Can Randomly Structured Metasurfaces Be Used for Quantum Tomography of High-Dimensional Spatial Qudits?
Yuming Niu, Kai Wang
TL;DR
This work investigates whether randomly structured metasurfaces can support high-dimensional quantum state tomography of spatial qudits. By framing tomography as an inverse problem with an instrument matrix and analyzing the conditioning via the matrix condition number, the authors show that large-scale, random freeform metasurfaces can yield well-conditioned measurements when detector redundancy is sufficient and the metasurface parameters are carefully chosen. Demonstrations include high-dimensional single-photon (10D) and two-photon entangled (49D) reconstructions with realistic SNRs, using Hermite-Gaussian basis and MLE reconstruction to ensure physical density matrices. The study highlights practical pathways for miniaturized, robust quantum-measurement platforms and provides design guidelines for metasurface thickness, average meta-atom size, and detector counts to enable scalable quantum tomography.
Abstract
Reconstructing the density matrix of the quantum state of photons through a tomographically complete set of measurements, known as quantum state tomography, is an essential task in nearly all applications of quantum science and technology, from quantum sensing to quantum communications.

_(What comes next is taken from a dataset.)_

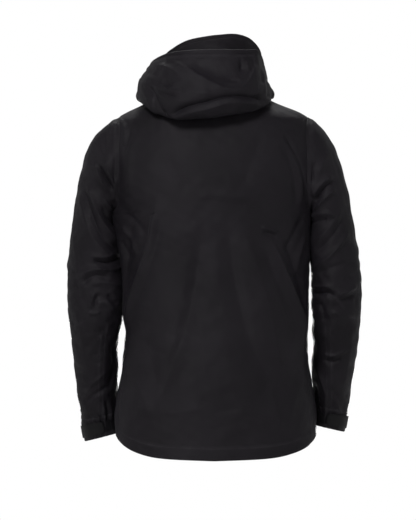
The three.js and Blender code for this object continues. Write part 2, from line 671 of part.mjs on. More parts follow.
// ---------------------------------------------------------------- hand pockets
const POCKET = { th: -47, top: -418, bottom: -584, lift: -0.4 };
for (const [name, side] of [["left", 1], ["right", -1]]) {
  const th0 = side > 0 ? POCKET.th : 180 - POCKET.th,
    th1 = side > 0 ? POCKET.th + 7 : 180 - POCKET.th - 7;
  const a = bodyPoint(th1, POCKET.bottom),
    b = bodyPoint(th0, POCKET.top);
  const mid = a.clone().add(b).multiplyScalar(0.5),
    up = b.clone().sub(a).normalize(),
    L = a.distanceTo(b);
  const zc = (POCKET.top + POCKET.bottom) / 2,
    thc = (th0 + th1) / 2;
  const t = bodyPoint(thc + 0.5, zc).sub(bodyPoint(thc - 0.5, zc));
  const n = t.clone().cross(up).normalize(),
    x = up.clone().cross(n).normalize();
  const f = new THREE.Group();
  f.matrixAutoUpdate = false;
  const bulge = bodyPoint(thc, zc).sub(mid).dot(n); // the cloth's own curve over the zip's straight line
  f.matrix.makeBasis(x, n.clone().negate(), up).setPosition(mid.addScaledVector(n, 0.8 + 0.75 * bulge));
  jacket.add(f);
  f.updateMatrixWorld(true);
  // the opening in the front panel
  const slot = box(0, 0, 0, 9.6, 30, L + 0.8).applyMatrix4(f.matrix);
  const panel = jacket.getObjectByName(name + "_front_panel");
  panel.geometry = cut(panel.geometry, slot);
  add(f, name + "_pocket_zip_tape", cut(box(0, 1, 0, 8.8, 0.8, L), box(0, 1, 0, 0.8, 2, L - 10)), "tape");
  add(f, name + "_pocket_zip_teeth", cut(box(0, 2.8, 0, 5.6, 2, L - 2), box(0, 2.8, 0, 0.8, 4, L - 10)), "moulded");
  add(f, name + "_pocket_zip_slider", sliderGeometry(6.8, 10, 4.2).translate(0, 0, L / 2 - 13), "metal");
  add(f, name + "_pocket_zip_pull", pullGeometry(5.4, 26, 1.4).translate(0, -3.3, L / 2 - 12), "moulded");
  // the bag hangs flat behind the zip and the front panel
  const bag = (u, v) => {
    const z = lerp(POCKET.bottom - 22, POCKET.top + 16, v),
      th = lerp(-31, -74, u);
    return insetBody(side > 0 ? th : 180 - th, z, FABRIC + 9);
  };
  add(jacket, name + "_pocket_bag", sheet(bag, steps(0, 1, 6), steps(0, 1, 5), 1.2), "lining");
}

// ---------------------------------------------------------------- cuffs
for (const [name, side] of [["left", 1], ["right", -1]]) {
  const lifted = (phi, s, h) => {
    const c = sleevePoint(side, phi, s),
      a = sleevePoint(side, phi + 1, s).sub(sleevePoint(side, phi - 1, s)),
      b = sleevePoint(side, phi, Math.min(18, s + 0.05)).sub(sleevePoint(side, phi, s - 0.05));
    const n = a.cross(b).normalize();
    const mid = sleevePoint(side, 0, s).add(sleevePoint(side, 180, s)).multiplyScalar(0.5);
    if (n.dot(c.clone().sub(mid)) < 0) n.negate();
    return c.addScaledVector(n, h);
  };
  add(jacket, name + "_cuff_loop_patch", sheet((p, s) => lifted(p, s, 2), steps(40, 150, 9), [16.95, 17.7], 1.0, { lift: side > 0 ? 0 : 1.0 }), "tape");
  add(jacket, name + "_cuff_tab", sheet((p, s) => lifted(p, s, 5.6), steps(82, 200, 10), [16.9, 17.75], 1.8, { lift: side > 0 ? 0 : 1.8 }), "moulded");
  add(jacket, name + "_cuff_hook_patch", sheet((p, s) => lifted(p, s, 3.4), steps(88, 128, 4), [16.98, 17.66], 0.8, { lift: side > 0 ? 0 : 0.8 }), "tape");
}

// ---------------------------------------------------------------- hang loop, inside the back of the neck
const loop = new THREE.Shape([
  [-24, 0], [24, 0], [24, 5], [21, 13], [15, 17], [-15, 17], [-21, 13], [-24, 5],
].map(([x, y]) => new THREE.Vector2(x, y)));
loop.holes.push(new THREE.Path([
  [-20, 4], [-18, 10], [-14, 13], [14, 13], [18, 10], [20, 4],
].map(([x, y]) => new THREE.Vector2(x, y))));
add(
  jacket,
  "hang_loop",
  mergeBare(new THREE.ExtrudeGeometry(loop, { depth: 1.6, bevelEnabled: false }))
    .rotateX(Math.PI / 2)
    .translate(2, 61.6, 45),
  "tape",
);

export default jacket;
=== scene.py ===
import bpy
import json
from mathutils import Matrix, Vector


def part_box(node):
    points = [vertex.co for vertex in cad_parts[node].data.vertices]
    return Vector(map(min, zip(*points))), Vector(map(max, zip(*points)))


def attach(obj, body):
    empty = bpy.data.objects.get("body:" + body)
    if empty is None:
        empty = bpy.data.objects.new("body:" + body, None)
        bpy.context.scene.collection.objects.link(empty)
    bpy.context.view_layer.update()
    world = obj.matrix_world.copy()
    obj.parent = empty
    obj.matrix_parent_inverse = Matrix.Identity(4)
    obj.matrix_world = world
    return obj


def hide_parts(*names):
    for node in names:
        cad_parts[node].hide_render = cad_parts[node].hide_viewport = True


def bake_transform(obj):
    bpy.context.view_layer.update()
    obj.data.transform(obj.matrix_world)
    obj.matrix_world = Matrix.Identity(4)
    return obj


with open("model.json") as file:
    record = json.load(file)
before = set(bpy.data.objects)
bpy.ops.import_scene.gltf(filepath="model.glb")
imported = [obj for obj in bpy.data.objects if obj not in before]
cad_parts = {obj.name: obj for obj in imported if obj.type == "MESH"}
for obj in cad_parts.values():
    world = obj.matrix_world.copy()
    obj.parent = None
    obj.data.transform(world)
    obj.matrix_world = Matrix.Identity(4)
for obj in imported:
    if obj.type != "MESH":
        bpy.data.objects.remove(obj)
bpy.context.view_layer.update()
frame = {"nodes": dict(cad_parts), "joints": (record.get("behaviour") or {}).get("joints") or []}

import json
import math

import bpy
import numpy as np
from mathutils import Matrix, Vector

# ------------------------------------------------------------------ camera, lights, stage
cam_data = bpy.data.cameras.new("camera")
cam_data.sensor_width = 36
cam_data.lens = 532.4
cam_data.clip_end = 50
cam = bpy.data.objects.new("camera", cam_data)
cam.location = (0.0125, 16.0, -0.343)
cam.rotation_euler = (math.pi / 2, 0, math.pi)
bpy.context.collection.objects.link(cam)
bpy.context.scene.camera = cam


def area_light(name, loc, target, size, power, color=(1, 1, 1)):
    d = bpy.data.lights.new(name, "AREA")
    d.shape = "RECTANGLE"
    d.size, d.size_y = size
    d.energy = power
    d.color = color
    o = bpy.data.objects.new(name, d)
    o.location = loc
    o.rotation_euler = (Vector(target) - Vector(loc)).to_track_quat("-Z", "Y").to_euler()
    bpy.context.collection.objects.link(o)
    return o


area_light("key_back", (0.8, 2.6, 1.9), (0, 0, -0.30), (0.9, 0.9), 178)
area_light("side_back", (-2.2, 2.3, 0.3), (0, 0, -0.35), (0.7, 1.4), 42)
area_light("fill_back", (2.0, 2.6, -0.2), (0, 0, -0.35), (0.9, 1.6), 32)
area_light("key_front", (0.0, -2.0, 2.4), (0, 0, -0.30), (1.0, 0.9), 60)
area_light("low_front", (0.0, -2.9, -0.9), (0, 0, -0.35), (1.5, 0.8), 110)
area_light("side_front", (2.9, -0.7, 0.2), (0, 0, -0.35), (0.8, 1.4), 18)
area_light("fill_front", (-2.9, -0.7, -0.1), (0, 0, -0.35), (0.8, 1.4), 15)

world = bpy.data.worlds.new("studio")
bpy.context.scene.world = world
world.use_nodes = True
world.node_tree.nodes["Background"].inputs["Color"].default_value = (1, 1, 1, 1)
# the backdrop is white, and the light that it throws back onto the cloth is weaker
seen = world.node_tree.nodes.new("ShaderNodeLightPath").outputs["Is Camera Ray"]
level = world.node_tree.nodes.new("ShaderNodeMapRange")
level.inputs["To Min"].default_value = 0.34
level.inputs["To Max"].default_value = 1.0
world.node_tree.links.new(seen, level.inputs["Value"])
world.node_tree.links.new(level.outputs["Result"], world.node_tree.nodes["Background"].inputs["Strength"])
bpy.context.scene.view_settings.view_transform = "Standard"
bpy.context.scene.view_settings.look = "None"
bpy.context.scene.view_settings.exposure = 0.0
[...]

Recent advances in optical metasurfaces enable the design of ultrathin nanostructured optical elements performing such state tomography tasks, promising greater simplicity, miniaturization, and scalability. However, reported metasurfaces on this goal were limited to a small Hilbert dimension, e.g., polarization qubits or spatial qudits with only a few states. When scaling up to higher-dimensional qudit tomography problems, especially those involving spatial qudits, a natural question arises: whether a metasurface with randomized nanostructures is sufficient to perform such qudit tomography, achieving optimal conditions. In this work, we attempt to answer this question through a set of numerical experiments with random metasurfaces, utilizing large-scale simulations of over 16,000 distinct metasurfaces each exceeding 200 wavelengths in size. We show that with sufficient redundancy in the number of detectors, random metasurfaces perform reasonably well in quantum photonic spatial qudit tomography encoded in Hermite-Gaussian states for up to approximately 10 states. Furthermore, we discuss additional considerations for optimizing metasurfaces in multiphoton cases. Our work opens a pathway toward computationally efficient, miniaturized, and error-tolerant quantum measurement platforms.